LCLs derived from DGAP236-02m, DGAP244-02m and DGAP245-02m were used as karyotypically normal male controls. These are karyotypically normal fathers of enrolled DGAP cases with no history of disease. LCL 17402 (DGAP163) was used to test differential gene expression for SOS Ras/Rac guanine nucleotide exchange factor 1 (SOS1 [MIM: 182530]), and LCL 18060 (DGAP176) was used to test midline 2 (MID2 [MIM: 300204]), p21 (RAC1) activated kinase 3 (PAK3 [MIM: 300142]), and POU class 3 homeobox 4 (POU3F4 [MIM: 300039]) expression using quantitative polymerase chain reaction (qPCR). Glucuronidase beta (GUSB [MIM: 611499]) was used as a housekeeping control. qPCR experiments were performed by the Harvard Biopolymers Facility using TaqMan probes Hs00264887_s1 (POU3F4), Hs00201978_m1 (MID2), Hs00176828_m1 (PAK3), Hs00893134_m1 (SOS1), and Hs00939627_m1 (GUSB). Data were analyzed using the ΔCT method.

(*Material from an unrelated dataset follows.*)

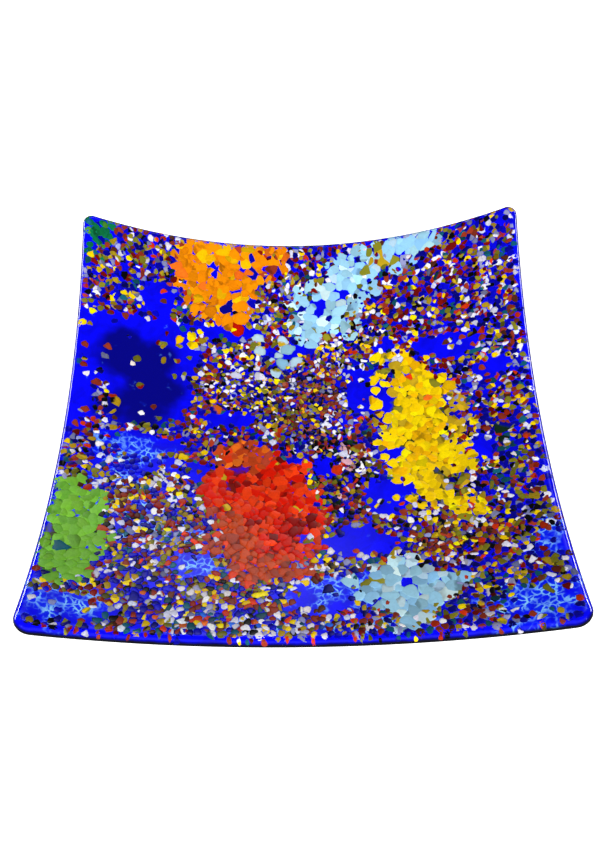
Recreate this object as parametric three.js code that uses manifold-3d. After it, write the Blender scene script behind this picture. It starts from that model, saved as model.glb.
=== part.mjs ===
// A square art glass dish, kiln-fused and slumped: two sheets of cobalt glass under a bed of coloured
// frit. Each lot of frit that the maker laid on the sheets is its own solid. The dish stands on a flat
// foot with its underside at z = 0, its front edge towards -Y and its centre on the Z axis.
import * as THREE from "three";
import { mergeVertices } from "three/addons/utils/BufferGeometryUtils.js";
import Module from "manifold-3d";

const wasm = await Module();
wasm.setup();

// Driving dimensions, in millimetres.
const SIDE = 300; // corner to corner along one edge, over the rounded rim
const BASE_THICKNESS = 2.7; // the cobalt sheet at the bottom
const MIDDLE_THICKNESS = 2.7; // the cobalt sheet that carries the frit
const FRIT_THICKNESS = 2; // the fused frit bed on top
const JOINT_GAP = 0.3; // kept between touching pieces
const EDGE_RISE = 23.5; // how far the middle of an edge stands above the foot
const FOOT_RADIUS = 35; // the flat that the dish rests on
const FRONT_CORNER_RADIUS = 6;
const REAR_CORNER_RADIUS = 2.5;
const FRONT_DRAW_IN = 2; // how far the middle of each edge moved inwards as the sheet sagged
const REAR_DRAW_IN = 1.4;
const SIDE_DRAW_IN = -0.7; // the side edges bellied outwards instead

// Fineness of the faceted surfaces.
const SIDE_STEPS = 10;
const CORNER_STEPS = 3;
const RINGS = 6;
const RIM_STEPS = 2;
const LOT_STEPS = 20;

// The lots of frit, as the maker's full-size pattern gives them for a sheet of PATTERN_SIDE: centre x, y,
// half width, half depth and turn in degrees, all seen from above. The pattern is enlarged or reduced
// with the sheet. A later lot gives way to an earlier one where they meet.
const PATTERN_SIDE = 300;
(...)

4.2.7 Assessment of DGAP breakpoints overlapping with non-coding structural variants in public databases

To find similar non-coding structural rearrangement subjects and compare their annotated clinical phenotypes to those observed in DGAP cases, we searched the DatabasE of genomiC varIation and Phenotype in Humans using Ensembl Resources (DECIPHER)(Firth et al. 2009) version 2015-07-13, as well as the dbVar database from the National Center for Biotechnology Information (NCBI) Variation Viewer 1.5.(Lappalainen et al. 2012) Both databases are comprehensive community-supported repositories of clinical cases with novel and extremely rare genomic variants.